At issue is Section 3 of the 14th Amendment, which bars from public office anyone who, having taken an oath to support the Constitution, “shall have engaged in insurrection or rebellion against the same, or given aid or comfort to the enemies thereof.”

In the view of a range of legal scholars, notably including some of the country’s leading conservative strict constructionists (“originalists” and “textualists”), there’s no question that Trump is barred by Section 3 from again serving as president. The other side, which includes some leading liberal voices, contends that it would be a grave mistake if election officials and judges kept the likely Republican presidential nominee off state ballots — as is now the case in Colorado and Maine. 

This is the kind of dispute that classic Christian moral theology can help clarify, if not resolve.

In Eastern Orthodoxy, the principles to grasp are akriveia, the strict application of the rules, and oikonomia, which recognizes that in a fallen world the rules must sometimes be eased. In Byzantium, the commandment not to kill was waived for soldiers in battle, although some penance was prescribed for those who did.

These days, under oikonomia, divorced persons are permitted to be married a second and third time in a Greek Orthodox church, although the ceremony is more muted than the first time around. By contrast, LGBT persons, under akriveia, must remain celibate if they want to be in good standing.

Advocates of the strict application of Section 3 can be considered as embracing akriveia: The rules are the rules. Let the political chips fall where they may. Those on the other side believe that a democratic imperative requires Section 3 to be ignored in Trump’s case.

Of course, given the difficulty of saying, “Let’s ignore the Constitution,” the latter don’t come right out and say so. To the contrary, they grasp at any and all possible straws to enable Section 3 not to be applied to Trump.

Such as: Maybe Section 3 doesn’t consider the presidency an “office” (despite Article II referring to the president’s “office”). Maybe (unlike every other section of the 14th Amendment), Section 3 requires an act of Congress to go into effect.

And: Maybe what occurred on Jan. 6 was not an insurrection according to Section 3’s original intent (albeit Noah Webster’s American Dictionary defines it as “[a] rising against civil or political authority; the open and active opposition of a number of persons to the execution of law in a city or state”). Maybe Trump did not engage in insurrection (even as he told his followers to march on the Capitol to stop Congress from certifying the 2020 presidential election result).

These are the kinds of arguments that led French philosopher and Catholic puritan Blaise Pascal to denounce the way Jesuits, he said, would find ways around applying moral laws to well-to-do supporters — a denunciation that’s made “casuistry” (case-based reasoning) into a bad word. So what would Pope Francis, a Jesuit but no fan of casuistry, say?

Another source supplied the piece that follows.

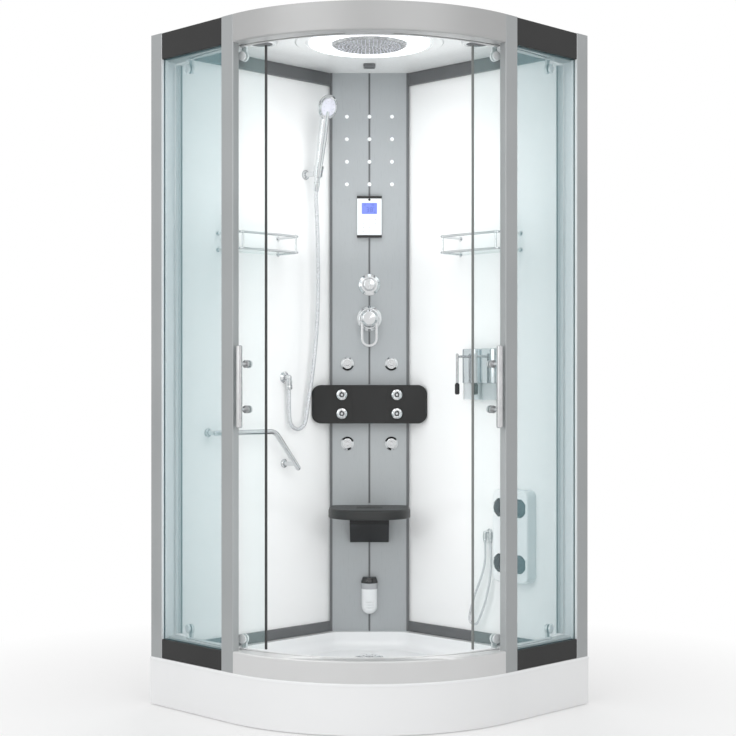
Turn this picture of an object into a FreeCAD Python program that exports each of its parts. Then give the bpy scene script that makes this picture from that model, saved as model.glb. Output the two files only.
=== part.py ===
import FreeCAD
import Part
import math
import os
from FreeCAD import Matrix, Vector

# Corner steam shower cabin, in millimetres. Plan origin at the middle of the square,
# floor at z = 0, rear corner at (-x, +y), quarter-round front facing (+x, -y).

# ---- overall ----
side = 1000.0
cabin_height = 2150.0
front_radius = 600.0
tray_height = 154.0
frame_inset = 3.0                # frame stands this far inside the tray's edge
joint_gap = 0.3                  # air between pieces that meet
smallest_turned_arc = 3.5        # smaller corners of turned pieces are chamfered

# ---- tray ----
rim_thickness = 8.0
shell_thickness = 5.0
basin_inset = 80.0
basin_depth = 59.0
basin_corner = 60.0
basin_round = 32.0
basin_rear_cut = 470.0           # centre to the basin's edge in front of the column
apron_thickness = 4.0
apron_clearance = 3.0
flange_depth = 44.0
apron_flange = 16.0
apron_inset = 1.5
apron_return = 36.0              # the apron turns this far round the rear sides
tube_size = 30.0
tube_wall = 2.0
frame_edge = 45.0                # tray edge to the centre of the support frame's tubes
front_foot = 410.0               # centre to the foot under the middle of the curve
foot_pad_radius = 26.0
foot_pad_height = 12.0
foot_rod_radius = 6.0
foot_neck_radius = 14.0
foot_nut_radius = 10.5
foot_nut_height = 8.0
drain_setback = 309.0            # centre to the drain, towards the rear corner
drain_cover_radius = 45.0
drain_recess = 3.0
drain_hole_radius = 31.0
drain_slot_radius = 3.2
drain_slot_ring = 20.0
drain_leg = 34.0
trap_radius = 48.0
trap_height = 50.0
trap_lip = 8.0
trap_wall = 4.0
drain_pipe_radius = 20.0
drain_pipe_wall = 2.0
drain_pipe_length = 110.0
drain_pipe_body = 23.0           # the pipe's thicker part, up to its spigot
drain_spigot = 40.0

# ---- frame ----
post_width = 55.0
post_depth = 24.0
post_overhang = 12.0             # post's edge past the start of the curve
profile_width = 56.0
profile_depth = 60.0
profile_step = 11.0
profile_step_depth = 27.0
profile_wall = 2.0
post_wall = 2.5
glass_seat = 3.0                 # metal between a glass slot and the hollow behind it
glass_foot = 36.0                # the fixed glass starts this far above the tray
glass_head = 50.0                # and ends this far below the cabin's top
end_cap = 3.0                    # thickness of the posts' and profiles' closed ends
glass_thickness = 5.0
glass_slot = 5.6
glass_slot_depth = 10.0
sill_height = 66.0
header_height = 86.0
rail_wall = 2.0
track_depth = 44.0
track_plate = 3.0
lower_cover_height = 61.0
upper_cover_height = 84.0
cover_depth = 20.0
cover_setback = 1.0

# ---- doors ----
door_setback = 48.0              # frame's outer face to the middle of the door glass
door_span = 44.5                 # degrees of the curve that one door covers
door_lead_gap = 0.4              # degrees from glass to the middle of the opening
door_floor_gap = 6.0
door_header_gap = 8.0
roller_inset = 80.0              # along the curve from each end of the glass
open_roller_past = 4.6           # leading roller past the start of the curve when open
roller_drop = 26.0               # bolt centre to the glass edge
wheel_radius = 11.5
wheel_width = 6.0
arm_thickness = 4.0
arm_width = 14.0
axle_radius = 3.0
carriage_bolt_radius = 6.0
carriage_cap_radius = 15.0
carriage_cap_height = 9.0
carriage_disc_radius = 14.0
clamp_disc_height = 6.0
bridge_width = 18.0
bridge_thickness = 7.0
hole_clearance = 0.2
track_slot = 8.0
track_run_out = 14.0
handle_inset = 66.0
handle_standoff = 42.0
handle_radius = 9.5
handle_length = 250.0
handle_bolt_pitch = 138.0
handle_height = 1021.5
handle_bolt_radius = 5.0
handle_knob_radius = 12.0
handle_knob_height = 11.0
seal_width = 9.0
seal_cover = 6.0
lead_seal_width = 6.6
lead_seal_cover = 2.0
fin_reach = 11.0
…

On the one hand, Francis’ emphasis on the importance of pastoral outreach would put him in the oikonomia camp, as he most recently showed himself to be in permitting priests to bless same-sex couples (while insisting on the rule that marriage is only for opposite-sex ones). Likewise, his embrace of democracy might lead him to recommend a relaxation of the strictures of Section 3.

And yet he, like many of us, might wonder whether kicking Trump off the ballot would create worse consequences for democracy than his serving a second term. Both sets of consequences are hypothetical. Against a clear constitutional mandate, how much do hypotheticals weigh?